Relying on commercial and transactional print to turn around their balance sheet is a far fetched dream. A much larger right sizing will have to be done. What ever happened to Kodak's consumer based revenue stream that kept them afloat and at top of mind in the marketplace? They gave up the golden goose so easily!

High volume transactional print will decrease as printing/mailing costs and the push for on-line consumer transactions/interactions increase. Green marketing initiatives from the banks and utilities continue to reduce printing and postal costs and will spell an end to high volume transactional mailings over the next decade.

Commercial printers struggle each day and Kodak has very few answers to provide to the average printer, outside of coddling Consolidated Graphics and Donnelly National accounts. The Kodak portfolio is a non player in 90% of the existing print market. My client/prospect feedback of late has been that they print 70% digital to 30% offset now and in most states 90% of the printers are less than 15 employees. Multi Million dollar inkjet printers are needed by only a few, but are marketed to the masses by Kodak.

It reminds me of a joke that Dan Gelbart at Creo had said many years ago, that I am now embellishing:

Question: What's the difference between a used car salesman and most Graphic Arts Manufacturers Sales/Marketing Departments?
Answer: At least a used car salesman knows when he is lying to you".

 

By Linda Hale on Mar 04, 2011

Kodak requires a visionary leadership that understands who they can be in the future. Every product they have ever sold and company they have acquired, successful or not are lessons for the future.

I agree with Neil, focusing on affordable solutions for the masses of 10-19 employee companies world wide instead of focusing on the few would serve them well.

Use the Kodak Next Press as an example. Look at how poor the sales of these units are comparing to other units, that are not that spectacular. Making the technology available and affordable for more will create more demand for the unique applications. Anybody can do the usual run of the mill work. Kodak has a unique application that is a real winner. It's the delivery that is off. Price is everything!

 

By Carol on Mar 05, 2011

As a former Kodak sales representative of 8 years who actually cared about the over all well being of the company, I can’t even begin to describe how disappointed I was after my hiring. I was shocked at the level of expertise of management, or lack there of. It was very clear to me that nepotism was alive and well within Kodak which in my humble opinion contributed to Kodak’s sharp decline. There was and old saying “if you work hard…if you actually meet or exceed your sales goal …you will be fired.” No one cared, there was no “heart” within management. Just a bunch of “old boys” trying to protect each other and survive as long as possible. There was so much talent at Kodak during my employment, but that talent was never given a chance to thrive due to the poor management, and management jogging for position. Kodak certainly could recover despite the decline in the printing industry. All the business that was lost due to the lack of due diligence could be recovered with a correction of leadership and a restoration of “Heart”. It’s all about leadership, service, creativity and innovation. Where are their new products? Products that enter the homes of the masses. Come on your Kodak! Perhaps you should consider hiring talent with “heart” as you move forward.

 

By Jim on Mar 05, 2011

I was at Polychrome when Kodak took over changing us to Kodak-Polychrome. The arrogance of many of the Kodak managers and the general attitude towards the exceptional talent at Polychrome caused many of us to leave while others were squeezed out or out maneuvered by Kodak politics. Never was a positive customer attitude or heart. Very sad that it continues to this day.

 

By QIS Print NYC on Mar 08, 2011

We are about to lease a NexPress - just a little worried about Kodak...

 

By Brian on Mar 11, 2011

I can't tell you misguided management is at Kodak. I'm a former sales rep and to see the companny disintegrate so rapidly is mind boggling to me.Kodak can't produce product on time and when they do, as a sales rep, you almost wish they hadn't. It is ashame.

 

By John Henry on Mar 15, 2011

I thought social media kodak was the leader in and was transforming the company. I guess marketing hype once again does not translate to the bottom line.

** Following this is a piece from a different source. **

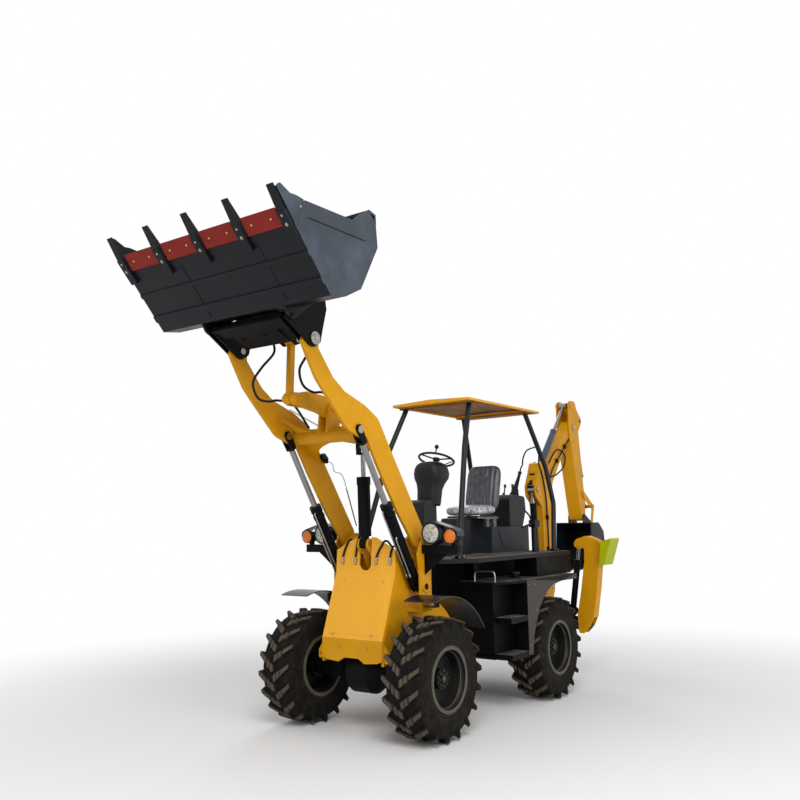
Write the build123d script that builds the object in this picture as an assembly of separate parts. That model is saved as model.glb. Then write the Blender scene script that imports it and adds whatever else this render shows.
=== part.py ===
from build123d import *
import math
import os

# An articulated backhoe loader, parked with its loader arms fully raised and its backhoe folded.
# Millimetres. +X is forward, +Y the machine's left, +Z up. Within this file every X is measured
# from the front axle; FRAME_X then moves the whole machine so that the origin lies on the ground
# under the middle of its length.
FRAME_X = 1397.0
FIT = 0.5
GAP = 6.0

# Wheels and axles
WHEELBASE = 2167.0
TRACK = 1436.0
TYRE_R = 525.0
TYRE_W = 372.0
CARCASS_R = 494.0
RIM_R = 262.0
FLANGE_R = 282.0
LUG_COUNT = 18
LUG_WIDTH = 46.0
LUG_SWEEP = 130.0
LUG_ROOT_R = 452.0
DISC_T = 14.0
DISC_Y = 22.0
HUB_R = 86.0
HUB_FACE = 96.0
CAP_R = 38.0
CAP_H = 16.0
HUB_BACK = -62.0
SPINDLE_R = 45.0
SPINDLE_END = 12.0
NUT_COUNT = 8
NUT_CIRCLE_R = 64.0
NUT_R = 12.0
NUT_H = 12.0
AXLE_Z = TYRE_R
AXLE_TUBE_R = 72.0
AXLE_FLANGE_R = 112.0
DIFF_R = 195.0
DIFF_W = 220.0
PAD_TOP = 618.0

# Steering pivot between the two frames
PIVOT_X = -1083.0
PIVOT_PIN_R = 30.0
LUG_T = 32.0
PIVOT_LUG_R = 80.0
PIVOT_LUGS = (610.0, 960.0)

# Front frame
INNER_Y = 330.0
PLATE_T = 25.0
OUTER_Y = 495.0
OUTER_T = 20.0
LIFT_PIVOT = (-250.0, 1700.0)
LIFT_BASE = (-200.0, 1283.0)
TILT_BASE = (30.0, 1677.0)
FRONT_PLATE_T = 16.0
FRONT_PLATE_HALF = 348.0
PIN_R = 28.0
EAR_X = 200.0
EAR_T = 24.0
EAR_Y = 380.0
EAR_Z = 680.0
EAR_BORE_R = 11.0

# Loader arms and the linkage that tips the bucket
ARM_Y = 420.0
ARM_T = 30.0
ARM_TIP = (1250.0, 3370.0)
LIFT_EYE = (660.0, 2667.0)
CROSS_TUBE = (528.0, 2660.0)
CROSS_TUBE_R = 70.0
ROCKER_PIVOT = (545.0, 2900.0)
ROCKER_FRONT = (1060.0, 2935.0)
ROCKER_REAR = (60.0, 2650.0)
LINK_TOP = (1040.0, 3450.0)
ROCKER_HALF = 30.0
WEB_CENTRE = (497.0, 2650.0)
WEB_SLOPE = 33.5
WEB_T = 24.0
WEB_REACH = 380.0
WEB_WAIST = 100.0
LIFT_BARREL_R = 50.0
LIFT_BARREL_END = 880.0
LIFT_ROD_R = 28.0
LIFT_ROD_START = 790.0
LIFT_BORE_START = 205.0
FORK_LONG = 140.0
FORK_CROTCH = 115.0
TILT_BARREL_R = 60.0
TILT_BARREL_END = 622.0
TILT_ROD_R = 22.0
TILT_ROD_START = 520.0
TILT_CROTCH = 120.0
TILT_LUG_Y = 44.0
TILT_BORE_START = 150.0

# Bucket and quick hitch
BUCKET_HALF = 970.0
BUCKET_SIDE_T = 20.0
BUCKET_WALL = 14.0
BUCKET_EDGE = (2040.0, 4010.0)
BUCKET_HEEL = (1640.0, 3560.0)
TOOTH_INSET = 43.0
TOOTH_HALF = 31.0
WEAR_CLEAR = 56.0
HITCH_INNER = (380.0, 397.0)
HITCH_OUTER = (443.0, 460.0)

# Rear body
DECK_TOP = 1515.0
DECK_T = 10.0
DECK_SKIRT = 42.0
DECK_HALF = 750.0
DECK_REAR = -2830.0
LEDGE_Z = 1270.0
LEDGE_T = 25.0
SIDE_Y = 880.0
TREAD_Y = 700.0
COVER_Y = 330.0
ARCH_GAP = 58.0

# Canopy
ROOF_Z = 3150.0
ROOF_FRONT = -1100.0
ROOF_REAR = -2690.0
ROOF_HALF = 491.0
ROOF_PAD_Z = ROOF_Z + 14
FRONT_RIB_X = -1262.0
REAR_RIB_X = -2440.0
RIB_DROP = 50.0
POST_R = 28.0

# Operator's station
WHEEL_CENTRE = (-1205.0, 0.0, 2525.0)
WHEEL_TILT = 19.0

# Backhoe
SWING_X = -3380.0
BOOM_FOOT = (-3680.0, 1040.0)
BOOM_CYL_BASE = (-3450.0, 1180.0)
BOOM_CYL_EYE = (-3400.0, 2250.0)
DIPPER_CYL_BASE = (-3620.0, 2545.0)
DIPPER_CYL_EYE = (-4430.0, 3431.0)
DIPPER_PIVOT = (-4520.0, 3130.0)
HOE_CYL_BASE = (-4745.0, 3240.0)
HOE_CYL_EYE = (-4995.0, 2045.0)
BELLCRANK = (-4725.0, 2220.0)
HOE_PIVOT = (-4720.0, 1900.0)
HOE_LINK = (-4930.0, 1800.0)
BOOM_HALF = 74.0
DIPPER_HALF = 95.0
DIPPER_WALL = 15.0
HOE_HALF = 260.0

# Stabilisers, one on each side behind the rear wheels
LEG_X = (-3230.0, -3090.0)
LEG_WALL = 20.0
LEG_PIVOT = (775.0, 650.0)
LEG_CYL_BASE = (600.0, 800.0)
LEG_CYL_EYE = (716.0, 1572.0)


def outline_face(corners):
    """A flat face from corners (u, v) or (u, v, radius); a radius rounds that corner."""
    turns = []
    for i, corner in enumerate(corners):
        point = Vector(corner[0], corner[1])
        radius = corner[2] if len(corner) > 2 else 0
        if radius == 0:
            turns.append((point, point, None))
            continue
        before = Vector(*corners[i - 1][:2])
        after = Vector(*corners[(i + 1) % len(corners)][:2])
        back = (before - point).normalized()
        ahead = (after - point).normalized()
        half = math.radians(back.get_angle(ahead)) / 2
        cut = radius / math.tan(half)
        inward = (back + ahead).normalized()
        centre = point + inward * (radius / math.sin(half))
        turns.append((point + back * cut, point + ahead * cut, centre - inward * radius))
    edges = []
    for i, (enter, leave, middle) in enumerate(turns):
        if middle is not None:
            edges.append(ThreePointArc(enter, middle, leave))
        follow = turns[(i + 1) % len(turns)][0]
        if (follow - leave).length > 0.001:
            edges.append(Line(leave, follow))
    return make_face(edges)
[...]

The nexpress line is overpriced with the new lower cost units via KM, Ricoh and Canon. The line is tired and a major shift is a float that it may not compete well in as costs drop and revenue for kodak declines in that line.

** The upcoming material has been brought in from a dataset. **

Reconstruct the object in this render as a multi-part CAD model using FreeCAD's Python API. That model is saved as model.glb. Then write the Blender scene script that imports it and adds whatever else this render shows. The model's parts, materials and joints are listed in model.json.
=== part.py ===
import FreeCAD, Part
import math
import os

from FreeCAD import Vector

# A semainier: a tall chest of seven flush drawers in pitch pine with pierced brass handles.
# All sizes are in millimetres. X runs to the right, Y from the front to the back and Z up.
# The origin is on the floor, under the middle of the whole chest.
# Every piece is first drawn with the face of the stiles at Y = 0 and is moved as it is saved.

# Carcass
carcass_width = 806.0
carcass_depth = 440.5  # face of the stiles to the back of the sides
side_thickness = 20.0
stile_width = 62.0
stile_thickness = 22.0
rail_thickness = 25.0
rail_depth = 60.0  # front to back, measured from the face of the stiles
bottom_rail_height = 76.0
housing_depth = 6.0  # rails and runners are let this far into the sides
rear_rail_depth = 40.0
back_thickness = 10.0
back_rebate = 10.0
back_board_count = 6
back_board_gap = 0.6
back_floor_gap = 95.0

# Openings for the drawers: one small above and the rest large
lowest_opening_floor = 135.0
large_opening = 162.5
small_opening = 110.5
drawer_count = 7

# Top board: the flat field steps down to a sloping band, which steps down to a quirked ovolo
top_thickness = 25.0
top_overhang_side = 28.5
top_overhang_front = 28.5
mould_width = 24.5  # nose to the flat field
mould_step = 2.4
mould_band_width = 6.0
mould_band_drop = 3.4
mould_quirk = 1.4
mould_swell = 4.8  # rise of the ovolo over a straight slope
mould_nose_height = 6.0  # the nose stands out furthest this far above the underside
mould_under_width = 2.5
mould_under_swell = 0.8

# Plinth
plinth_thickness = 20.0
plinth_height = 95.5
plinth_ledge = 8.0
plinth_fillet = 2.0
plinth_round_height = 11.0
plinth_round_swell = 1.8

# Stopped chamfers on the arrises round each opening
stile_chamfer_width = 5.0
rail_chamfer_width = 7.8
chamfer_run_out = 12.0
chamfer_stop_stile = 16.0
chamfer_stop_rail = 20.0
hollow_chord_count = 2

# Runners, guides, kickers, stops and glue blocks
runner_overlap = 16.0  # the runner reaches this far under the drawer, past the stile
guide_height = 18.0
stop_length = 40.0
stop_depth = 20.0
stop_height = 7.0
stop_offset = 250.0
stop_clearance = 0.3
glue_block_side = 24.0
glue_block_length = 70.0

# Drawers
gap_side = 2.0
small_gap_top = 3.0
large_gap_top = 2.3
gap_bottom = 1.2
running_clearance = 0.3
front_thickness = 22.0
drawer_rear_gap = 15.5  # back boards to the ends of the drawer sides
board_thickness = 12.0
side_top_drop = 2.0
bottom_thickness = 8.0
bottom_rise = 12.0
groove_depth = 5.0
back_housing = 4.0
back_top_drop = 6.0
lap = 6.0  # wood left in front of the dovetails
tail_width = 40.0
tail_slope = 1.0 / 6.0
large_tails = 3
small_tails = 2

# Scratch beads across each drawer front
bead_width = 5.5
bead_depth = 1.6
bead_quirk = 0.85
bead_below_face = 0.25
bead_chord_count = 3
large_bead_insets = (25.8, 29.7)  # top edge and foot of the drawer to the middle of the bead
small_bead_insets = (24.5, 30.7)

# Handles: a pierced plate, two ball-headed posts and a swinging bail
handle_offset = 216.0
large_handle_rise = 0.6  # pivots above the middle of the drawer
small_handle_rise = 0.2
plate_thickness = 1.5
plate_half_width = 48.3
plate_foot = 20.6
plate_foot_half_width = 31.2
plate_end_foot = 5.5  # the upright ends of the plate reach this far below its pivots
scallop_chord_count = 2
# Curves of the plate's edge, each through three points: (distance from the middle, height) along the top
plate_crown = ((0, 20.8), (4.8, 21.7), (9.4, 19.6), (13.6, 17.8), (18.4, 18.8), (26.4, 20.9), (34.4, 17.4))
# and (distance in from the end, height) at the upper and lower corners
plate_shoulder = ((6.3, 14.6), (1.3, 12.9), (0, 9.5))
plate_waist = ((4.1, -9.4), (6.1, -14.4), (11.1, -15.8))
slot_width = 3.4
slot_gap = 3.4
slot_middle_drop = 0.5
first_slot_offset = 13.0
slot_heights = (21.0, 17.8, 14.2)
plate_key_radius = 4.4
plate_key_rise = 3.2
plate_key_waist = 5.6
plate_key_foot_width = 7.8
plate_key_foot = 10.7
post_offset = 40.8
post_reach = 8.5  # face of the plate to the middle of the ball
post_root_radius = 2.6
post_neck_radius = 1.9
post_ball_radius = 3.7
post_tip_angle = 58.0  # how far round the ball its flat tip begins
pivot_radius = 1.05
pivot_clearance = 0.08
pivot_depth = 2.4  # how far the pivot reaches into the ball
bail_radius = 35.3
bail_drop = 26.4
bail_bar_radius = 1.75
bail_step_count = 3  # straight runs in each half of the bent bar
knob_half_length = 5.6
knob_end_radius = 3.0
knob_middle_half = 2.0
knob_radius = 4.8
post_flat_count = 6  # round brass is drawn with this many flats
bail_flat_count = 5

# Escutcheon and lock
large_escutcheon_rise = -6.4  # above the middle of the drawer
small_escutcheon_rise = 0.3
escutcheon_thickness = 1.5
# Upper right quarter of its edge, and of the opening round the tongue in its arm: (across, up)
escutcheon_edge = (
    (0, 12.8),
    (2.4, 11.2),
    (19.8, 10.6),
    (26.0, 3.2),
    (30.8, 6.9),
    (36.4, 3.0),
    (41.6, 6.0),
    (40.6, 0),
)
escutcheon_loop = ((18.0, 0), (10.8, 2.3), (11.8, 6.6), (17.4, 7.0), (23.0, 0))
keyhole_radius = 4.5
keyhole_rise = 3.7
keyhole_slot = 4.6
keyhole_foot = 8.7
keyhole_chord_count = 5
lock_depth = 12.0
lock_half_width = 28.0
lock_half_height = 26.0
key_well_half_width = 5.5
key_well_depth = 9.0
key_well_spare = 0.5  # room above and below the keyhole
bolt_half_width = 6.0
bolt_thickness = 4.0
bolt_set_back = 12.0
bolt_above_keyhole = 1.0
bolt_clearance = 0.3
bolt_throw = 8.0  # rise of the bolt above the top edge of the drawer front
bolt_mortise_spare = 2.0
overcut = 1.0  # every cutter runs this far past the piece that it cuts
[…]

Yes it makes sence in some cases but the segment is so small and getting tougher by the day.

 

By Gordon Pritchard on Mar 18, 2011

(I was a Creo employee for 8 years then a Kodak employee for 3 years (at which point I was laid off along with the engineering teams I worked with in color, CtP, and customer services)

In all fairness, Kodak's management structure is very much top down. Very different from Creo's which was very flat. IMHO, companies that are structured like Kodak require very charismatic, and visionary, leadership in order to succeed. They also attract and hire the type of employee that is happy with being told what to do and how and when to do it. Creo, on the other hand attracted and hired employees that were self starters, independent, and for the most part did not need or want to be managed. At Creo, every employee had direct access to the CEO. At Kodak, in my experience, you had direct access to your manager but not any higher up the ladder. I, and other employees, knew Amos and Dan well. They ate in the cafeteria with the rest of the employees. I only saw Antonio once at a tradeshow.

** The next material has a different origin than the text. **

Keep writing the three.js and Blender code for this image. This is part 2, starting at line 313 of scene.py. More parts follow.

I think that Creo's rise from zero graphic arts presence in 1996 to being the largest vendor by 2001 was in great part to the flat management style it fostered and the passion for the business it encouraged in the employees. It also made for a very nimble and entrepreneurial organization where employees felt very much personally responsible for the success of the company as a whole. That sense of commitment resonated with customers who often paid a premium to purchase its products and services.

Quite different from Kodak's operational style. When Kodak acquired Creo in 2005, Jeff Jacobson came to Vancouver to introduce Kodak to a gathering of employees. Amos introduced Jeff and spoke about how one of the reasons Creo got into trouble was because top management stopped listening to its employees and instead began isolating top management from the rest of the company. Jeff listened polity and said that he always had an ear for his managers and couldn't understand why he should listen to the employees directly.

Both management styles can lead to success. But both require an appropriate, but different, management group to make it work. Creo's management group lost its way. I fear that Kodak's has yet to find its way.

 

By Andy on Mar 24, 2011

To paraphrase Michael Corleone in The Godfather, Pt II:

"Kodak has been dying from the same heart attack for the last twenty years"

The decline of Kodak was started well before merging KPG back under its wing, well before Creo even existed. And well before the digitization of the printing industry, the dotcom bubble, web 2.0 and everything else contributing to the massive decline in the number of printers in the U.S. in the last decade.